Jonas fell into a deep sleep while Astor stood by, vigilant at his bedside. The little boy twisted and turned, sweating more and more profusely as his fever soared. He dreamed he was marching in his brown uniform and Ala, standing on the curve of the long street, was applauding. Then a small bearded man – the Rabbi who came every Wednesday to give him Hebrew instruction – broke into a marching phalanx, shaking his finger meaningfully at him.
“Shande, shande, disgrace,” the Rabbi yelled. “You, a Jewish boy! How dare you march with them?” The Rabbi grabbed Jonas by the neck and dragged him away from the riotously laughing crowd. The Rabbi’s hands were hurting his neck! Help! he cried out to his governess. She was standing beside Bruno enjoying the parade, and she was naked to her waist.
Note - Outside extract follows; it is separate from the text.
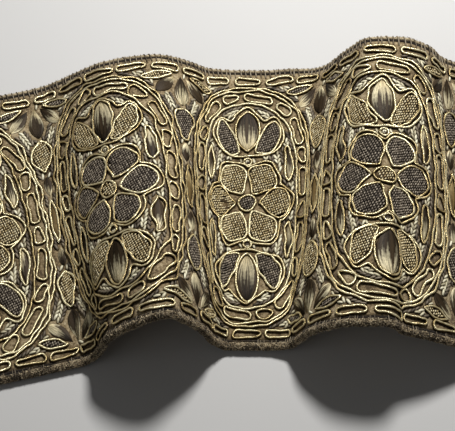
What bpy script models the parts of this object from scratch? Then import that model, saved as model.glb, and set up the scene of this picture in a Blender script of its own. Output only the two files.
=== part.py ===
"""Cut length of a gold cord trim, lying in two waves on a table.

The trim is a band of brown wool cloth with gold cords sewn down on it in oval medallions, and a
whipped cord along each long edge. X runs along the trim, Y across it and Z up. The origin is the
middle of the flat underside of the third medallion. Lengths in the tables are in millimetres.
"""
import math

import bpy
import numpy as np

MM = 0.001

# Flat sizes of the trim
LENGTH = 240.0
WIDTH = 90.0
REPEAT = 48.0
MEDALLIONS = 5
BAND_THICKNESS = 1.5
FAR_EDGE_DIAMETER = 1.7
NEAR_EDGE_DIAMETER = 2.6
GAP = 0.3

# Gold cords, laid a little above the band so that the meshes stay apart
CORD_DIAMETER = 0.9
CORD_GAP = 0.48
CORD_STEP = 2.1

# Mesh steps
ALONG_STEP = 2.0
FLAT_STEP = 6.0
ACROSS_STEPS = 6
TRACK_STEP = 0.5

# How the trim lies: underside heights of its two long edges
# (station along the trim, far edge height, near edge height)
FOLDS = (
    (-120, 0.0, 0.0),
    (-92, 0.0, 0.0),
    (-73, 0.0, 0.0),
    (-68, 0.5, 2.5),
    (-61, 3.0, 8.5),
    (-54, 6.5, 15.0),
    (-46, 10.0, 20.5),
    (-36, 11.5, 25.0),
    (-31, 11.0, 21.5),
    (-25, 8.5, 16.5),
    (-19, 5.0, 11.0),
    (-12, 1.0, 4.5),
    (-5, 0.0, 0.0),
    (5, 0.0, 0.0),
    (12, 1.0, 1.5),
    (19, 1.5, 7.0),
    (25, 4.5, 12.5),
    (31, 9.5, 17.0),
    (38, 15.5, 21.0),
    (46, 21.0, 22.0),
    (54, 21.5, 16.5),
    (62, 18.0, 13.0),
    (71, 11.0, 8.5),
    (81, 6.0, 3.0),
    (92, 0.0, 0.0),
    (120, 0.0, 0.0),
)

# Medallion outlines, seen flat from its centre
FRAME_HALF_LENGTH = 20.6
FRAME_HALF_WIDTH = 37.2
FRAME_POWER = 2.5
ROSETTE_PETALS = 6
ROSETTE_NOTCH_RADIUS = 11.3
ROSETTE_TIP_RADIUS = 14.7
# Right half of the three-petal tulip (along, across), from its foot to its middle tip
TULIP_HALF = (
    (0.0, 15.2),
    (4.2, 15.3),
    (8.6, 17.0),
    (11.0, 20.4),
    (11.1, 23.6),
    (9.6, 27.0),
    (7.9, 27.9),
    (5.0, 26.8),
    (3.0, 29.2),
    (0.0, 31.6),
)

# Colours
WOOL_BROWN = (0.20, 0.155, 0.095)
EDGE_BROWN = (0.24, 0.19, 0.12)
OLD_GOLD = (0.62, 0.50, 0.28)


def smooth_table(stations, values, at):
    """Read a table at the given stations: smooth between its rows, with no bulge past a row."""
    step = np.diff(stations)
    slope = np.diff(values) / step
    before = 2.0 * step[1:] + step[:-1]
    after = step[1:] + 2.0 * step[:-1]
    tangent = np.zeros(len(stations))
    same_way = slope[:-1] * slope[1:] > 0.0
    pull = before[same_way] / slope[:-1][same_way] + after[same_way] / slope[1:][same_way]
    tangent[1:-1][same_way] = (before + after)[same_way] / pull
    row = np.clip(np.searchsorted(stations, at, side="right") - 1, 0, len(step) - 1)
    along = (at - stations[row]) / step[row]
    rest = 1.0 - along
    start = values[row] * (1.0 + 2.0 * along) * rest**2 + tangent[row] * step[row] * along * rest**2
    end = values[row + 1] * (3.0 - 2.0 * along) * along**2
    return start + end - tangent[row + 1] * step[row] * along**2 * rest


def running_sum(values):
    """Sum of the values along the trim, zero at its middle."""
    total = np.concatenate([[0.0], np.cumsum((values[1:] + values[:-1]) * 0.5 * TRACK_STEP)])
    return total - total[len(total) // 2]


def lay_edges():
    """Stations, and the underside's far and near edge in space, with no stretch along either."""
    stations = np.arange(-LENGTH / 2, LENGTH / 2 + TRACK_STEP / 2, TRACK_STEP)
    table = np.array(FOLDS, dtype=float)
    far_height = smooth_table(table[:, 0], table[:, 1], stations)
    near_height = smooth_table(table[:, 0], table[:, 2], stations)
    far_run = np.sqrt(1.0 - np.gradient(far_height, TRACK_STEP) ** 2)
    near_run = np.sqrt(1.0 - np.gradient(near_height, TRACK_STEP) ** 2)
    heading = -running_sum(far_run - near_run) / WIDTH
    run = (far_run + near_run) / 2.0
    middle_x = running_sum(run * np.cos(heading))
    middle_y = running_sum(run * np.sin(heading))
    reach = np.sqrt(WIDTH**2 - (far_height - near_height) ** 2) / 2.0
    side_x = -np.sin(heading) * reach
    side_y = np.cos(heading) * reach
    far = np.stack([middle_x + side_x, middle_y + side_y, far_height], axis=1)
    near = np.stack([middle_x - side_x, middle_y - side_y, near_height], axis=1)
    return stations, far, near


STATIONS, FAR_EDGE, NEAR_EDGE = lay_edges()


def read_edges(along):
    """Points of the far and near edge at the given stations."""
    far = np.stack([np.interp(along, STATIONS, FAR_EDGE[:, axis]) for axis in range(3)], axis=-1)
    near = np.stack([np.interp(along, STATIONS, NEAR_EDGE[:, axis]) for axis in range(3)], axis=-1)
    return far, near


def underside(along, across):
    """Points of the underside, for stations along the trim and distances from its middle line."""
    far, near = read_edges(along)
    share = (across / WIDTH + 0.5)[..., None]
    return near + (far - near) * share


def lifted(along, across, height):
    """Points at a height above the underside, square to the cloth."""
    ahead = underside(along + TRACK_STEP, across) - underside(along - TRACK_STEP, across)
    aside = underside(along, across + 1.0) - underside(along, across - 1.0)
    normal = np.cross(ahead, aside)
    normal = normal / np.linalg.norm(normal, axis=-1, keepdims=True)
    return underside(along, across) + normal * np.asarray(height)[..., None]


def even_steps(points, step):
    """The same closed outline with its points an even step apart."""
    closed = np.vstack([points, points[:1]])
    gone = np.concatenate([[0.0], np.cumsum(np.linalg.norm(np.diff(closed, axis=0), axis=1))])
    count = max(8, round(gone[-1] / step))
    at = np.arange(count) * gone[-1] / count
    return np.stack([np.interp(at, gone, closed[:, axis]) for axis in range(2)], axis=1)


def smooth_outline(corners, pieces=8):
    """A closed curve through the corners."""
    corners = np.asarray(corners, dtype=float)
    before = np.roll(corners, 1, axis=0)
    after = np.roll(corners, -1, axis=0)
    beyond = np.roll(corners, -2, axis=0)
    points = []
    for share in np.arange(pieces) / pieces:
        points.append(
            corners
            + 0.5 * share * (after - before)
            + share**2 * (before - 2.5 * corners + 2.0 * after - 0.5 * beyond)
            + share**3 * (1.5 * (corners - after) + 0.5 * (beyond - before))
        )
    return np.stack(points, axis=1).reshape(-1, 2)


def oval_outline():
    """The medallion's frame, fuller than an ellipse."""
    turn = np.linspace(0.0, 2.0 * math.pi, 720, endpoint=False)
    bend = 2.0 / FRAME_POWER
    along = FRAME_HALF_LENGTH * np.sign(np.cos(turn)) * np.abs(np.cos(turn)) ** bend
    across = FRAME_HALF_WIDTH * np.sign(np.sin(turn)) * np.abs(np.sin(turn)) ** bend
    return np.stack([along, across], axis=1)


def rosette_outline():
    """Round petals about the centre."""
    turn = np.linspace(0.0, 2.0 * math.pi, 360, endpoint=False)
    petal = np.abs(np.cos(ROSETTE_PETALS * turn / 2.0))
    radius = ROSETTE_NOTCH_RADIUS + (ROSETTE_TIP_RADIUS - ROSETTE_NOTCH_RADIUS) * petal
    return np.stack([radius * np.cos(turn), radius * np.sin(turn)], axis=1)


def tulip_outline(side):
    """The tulip beyond the rosette: side is 1 for the far one and -1 for the near one."""
    right = [(along, across * side) for along, across in TULIP_HALF]
    left = [(-along, across) for along, across in reversed(right[1:-1])]
    return smooth_outline(right + left)


def new_material(name, colour, roughness, metallic):
    material = bpy.data.materials.new(name)
    material.use_nodes = True
    shader = material.node_tree.nodes["Principled BSDF"]
    shader.inputs["Base Color"].default_value = (*colour, 1.0)
    shader.inputs["Roughness"].default_value = roughness
    shader.inputs["Metallic"].default_value = metallic
    return material


def add_object(collection, name, data, material):
    data.materials.append(material)
    piece = bpy.data.objects.new(name, data)
    collection.objects.link(piece)
    return piece


def band_stations():
    """Mesh stations: wide steps where the band lies flat, close ones in the waves."""
    stations = [FOLDS[0][0]]
    for (start, *heights), (end, *next_heights) in zip(FOLDS, FOLDS[1:]):
        lies_flat = max(heights + next_heights) == 0.0
        step = FLAT_STEP if lies_flat else ALONG_STEP
        count = max(1, round((end - start) / step))
        stations.extend(np.linspace(start, end, count + 1)[1:])
    return np.array(stations)


def make_band(collection):
    """The cloth: its underside as an open grid, given its thickness by Solidify."""
    low = -WIDTH / 2 + NEAR_EDGE_DIAMETER + GAP
    high = WIDTH / 2 - FAR_EDGE_DIAMETER - GAP
    lines = np.linspace(low, high, ACROSS_STEPS + 1)
    points = underside(*np.meshgrid(band_stations(), lines, indexing="ij"))
    columns = ACROSS_STEPS + 1
    faces = []
    for row in range(points.shape[0] - 1):
        for column in range(ACROSS_STEPS):
            corner = row * columns + column
            faces.append((corner, corner + columns, corner + columns + 1, corner + 1))
    mesh = bpy.data.meshes.new("band")
    mesh.from_pydata((points.reshape(-1, 3) * MM).tolist(), [], faces)
    band = add_object(collection, "band", mesh, new_material("brown_wool", WOOL_BROWN, 0.95, 0.0))
    mesh.shade_smooth()
    mesh.set_sharp_from_angle(angle=math.radians(40.0))
    thickness = band.modifiers.new("Thickness", "SOLIDIFY")
    thickness.thickness = BAND_THICKNESS * MM
    thickness.offset = 1.0
    thickness.use_even_offset = True


def make_tube(collection, name, points, diameter, closed, resolution, material):
    """A cord along the points."""
    curve = bpy.data.curves.new(name, "CURVE")
    curve.dimensions = "3D"
    curve.twist_mode = "Z_UP"
    curve.bevel_depth = diameter / 2.0 * MM
    curve.bevel_resolution = resolution
    curve.use_fill_caps = not closed
    spline = curve.splines.new("POLY")
    spline.points.add(len(points) - 1)
    for place, point in zip(spline.points, points * MM):
        place.co = (*point, 1.0)
    spline.use_cyclic_u = closed
    spline.use_smooth = True
    return add_object(collection, name, curve, material)


def make_edge(collection, name, side, diameter, material):
    """The whipped cord along one long edge, its underside level with the band's."""
    along = band_stations()
    across = np.full(len(along), side * (WIDTH - diameter) / 2.0)
    points = lifted(along, across, np.full(len(along), diameter / 2.0))
    make_tube(collection, name, points, diameter, False, 1, material)


def make_cord_loop(collection, name, outline, centre, material):
    """A closed gold cord on the band, along a flat outline about a medallion's centre."""
    flat = even_steps(outline, CORD_STEP)
    height = np.full(len(flat), BAND_THICKNESS + CORD_GAP + CORD_DIAMETER / 2.0)
    points = lifted(flat[:, 0] + centre, flat[:, 1], height)
    make_tube(collection, name, points, CORD_DIAMETER, True, 0, material)


def make_trim():
    for piece in list(bpy.data.objects):
        bpy.data.objects.remove(piece, do_unlink=True)
    collection = bpy.data.collections.new("gold_cord_trim")
    bpy.context.scene.collection.children.link(collection)
    make_band(collection)
    edging = new_material("brown_edging", EDGE_BROWN, 0.9, 0.0)
    make_edge(collection, "edge_far", 1, FAR_EDGE_DIAMETER, edging)
    make_edge(collection, "edge_near", -1, NEAR_EDGE_DIAMETER, edging)
    gold = new_material("gold_cord", OLD_GOLD, 0.38, 0.7)
    for index in range(MEDALLIONS):
        centre = (index - (MEDALLIONS - 1) / 2.0) * REPEAT
        number = index + 1
        make_cord_loop(collection, f"frame_{number}", oval_outline(), centre, gold)
        make_cord_loop(collection, f"rosette_{number}", rosette_outline(), centre, gold)
        make_cord_loop(collection, f"tulip_far_{number}", tulip_outline(1), centre, gold)
        make_cord_loop(collection, f"tulip_near_{number}", tulip_outline(-1), centre, gold)


make_trim()
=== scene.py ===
"""A cut length of gold cord trim in two waves: brown wool band, couched cords, stitch fillings.

Lengths in the tables are in millimetres, as in the part, and meshes are made in metres. A flat
point is (along, across): its station along the trim and its distance from the middle line.
"""
import math
from collections import namedtuple

import bpy
import numpy as np
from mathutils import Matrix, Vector


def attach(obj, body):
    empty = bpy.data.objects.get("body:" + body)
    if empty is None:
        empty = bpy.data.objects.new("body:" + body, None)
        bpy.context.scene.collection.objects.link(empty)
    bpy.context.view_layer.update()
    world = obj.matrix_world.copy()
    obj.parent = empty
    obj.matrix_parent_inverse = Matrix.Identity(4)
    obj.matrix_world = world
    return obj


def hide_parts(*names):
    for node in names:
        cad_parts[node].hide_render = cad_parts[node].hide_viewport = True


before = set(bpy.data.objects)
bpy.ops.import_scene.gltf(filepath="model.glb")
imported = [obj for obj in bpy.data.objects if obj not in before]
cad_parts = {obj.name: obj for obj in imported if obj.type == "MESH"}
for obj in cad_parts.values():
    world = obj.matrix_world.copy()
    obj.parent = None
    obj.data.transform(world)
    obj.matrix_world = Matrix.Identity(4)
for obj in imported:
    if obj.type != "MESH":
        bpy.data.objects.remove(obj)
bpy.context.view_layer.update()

MM = 0.001
PI = math.pi

# Camera at the photo's viewpoint, 65 degrees above the table, and the lights, in metres and watts
CAMERA_TARGET = (-0.0057, -0.0039, 0.0015)
CAMERA_PLACE = (-0.0038, -0.1814, 0.3821)
CAMERA_LENS = 115.0
FLOOR_DROP = 0.0002
FLOOR_COLOUR = (0.62, 0.61, 0.59, 1.0)
WORLD_COLOUR = (0.97, 0.98, 1.0, 1.0)
WORLD_STRENGTH = 0.05
# Lights: name, place, diameter and power
LIGHTS = (
    ("key", (0.055, 0.19, 0.30), 0.07, 1.53),
    ("fill", (-0.50, -0.30, 0.60), 0.60, 0.3),
)

# Flat sizes, as in the part
LENGTH = 240.0
END = LENGTH / 2
WIDTH = 90.0
REPEAT = 48.0
MEDALLIONS = 5
BAND_THICKNESS = 1.5
FAR_EDGE_DIAMETER = 1.7
NEAR_EDGE_DIAMETER = 2.6
EDGE_GAP = 0.3
TRACK_STEP = 0.5
BAND_FAR = WIDTH / 2 - FAR_EDGE_DIAMETER - EDGE_GAP
BAND_NEAR = -WIDTH / 2 + NEAR_EDGE_DIAMETER + EDGE_GAP

# Band: points of its mesh along and across, its broad and small unevenness, the fray of its ends
BAND_GRID = (221, 81)
PUCKER = (0.13, 0.07)
FRAY = (0.10, 0.07)

# First numbers of the random draws
SEEDS = {"medallion": 100, "gaps": 200, "bars": 300, "far": 401, "near": 402}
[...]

Her arms were outstretched, towards him, but not long enough to reach his own small, desperate fingers. Then, he was being pulled from one side by the Rabbi, from the other by Fräulein Marlow, now absolutely naked. Pulled. Torn apart!
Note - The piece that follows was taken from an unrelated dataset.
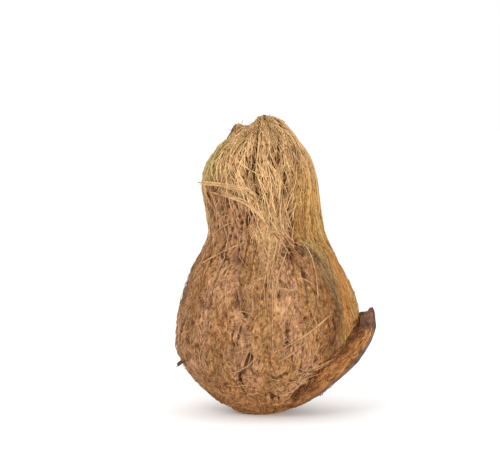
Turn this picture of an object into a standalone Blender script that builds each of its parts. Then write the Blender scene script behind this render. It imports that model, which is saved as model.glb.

When he suddenly awoke, he was drenched. The concerned governess was wiping his brow.
“My poor Jonas, you had such a bad dream,” she said softly. “The doctor is on his way over to see you now. It will be all over soon.”
“I don’t want him to see me,” Jonas said in a tiny voice. “He hurt me last time with all those shots for diphtheria.”
“Jonas, he has to see you. You’re very sick. He will help you,” the governess said in a pleading tone. “Jonas, do this for me.”
It was three in the morning when Doctor Citroen arrived. In spite of the hour, he wore a very dark suit and carried an ominous-looking black bag that no doubt contained long syringes for painful injections.
“How is my friend, Jonas?” the doctor asked cheerfully. As soon as he put one foot in the room Astor lurched at him with bared teeth. He growled and would have attacked the physician if the gentleman had not quickly moved behind the door back into the hallway.
“Tell A
stor to let the doctor in!” the governess commanded. But nothing she said or threatened changed the boy’s mind.
“All right,” the doctor finally said in frustration, “sponge him down some more, Fräulein, and give him a tincture of belladonna and the phenobarbital. At least we will quiet him in bed.”
By morning the fever had dropped, the doctor was long gone and Jonas felt hungry. After a breakfast of applesauce and a soft-boiled egg, Jonas was ready to begin his day. It was as if yesterday had never been.
“You have to stay in bed. The doctor said so. I reached your parents. They will be home by tomorrow, and then they can fight with you.”
In the late morning, the Rabbi arrived to give Jonas his Hebrew lesson.
“You better not go in,” the governess said. “Astor will attack you.”
“Rubbish.” The Rabbi entered the door. Astor excitedly jumped on him, licking his face with great enthusiasm.
“You do look sick, Jonas. I guess we will skip vocabulary and letters today, but I will read you a story by one of the great Jewish writers, a man called Sholom Aleichem.”
Jonas fell asleep as the Rabbi finished the tale. When he awoke, it was late afternoon, and to amuse himself Jonas tore open the pillowcase and tossed the feathers into the air. Soon the room was so covered with feathers that it looked like a chicken-coop. He crawled out of bed and went into the library, Astor at his side, climbing the ladder leading to the forbidden books.
As he was about to pull out the volume with pictures of naked women in Africa, the governess stormed into the library.
“Get back into bed! You are really a bad boy. Don’t you see enough of naked women?” she admonished.
As soon as Jonas was back in bed he began to vomit again, and once more his temperature began to rise. When Doctor Citroen arrived he again saw a very angry dog standing between him and a very sick boy lying in the bed.
“I have to get to him. Call the chauffeur and get a net. We have to get the dog out, even if we have to shoot it; otherwise, I am afraid for the boy’s life.”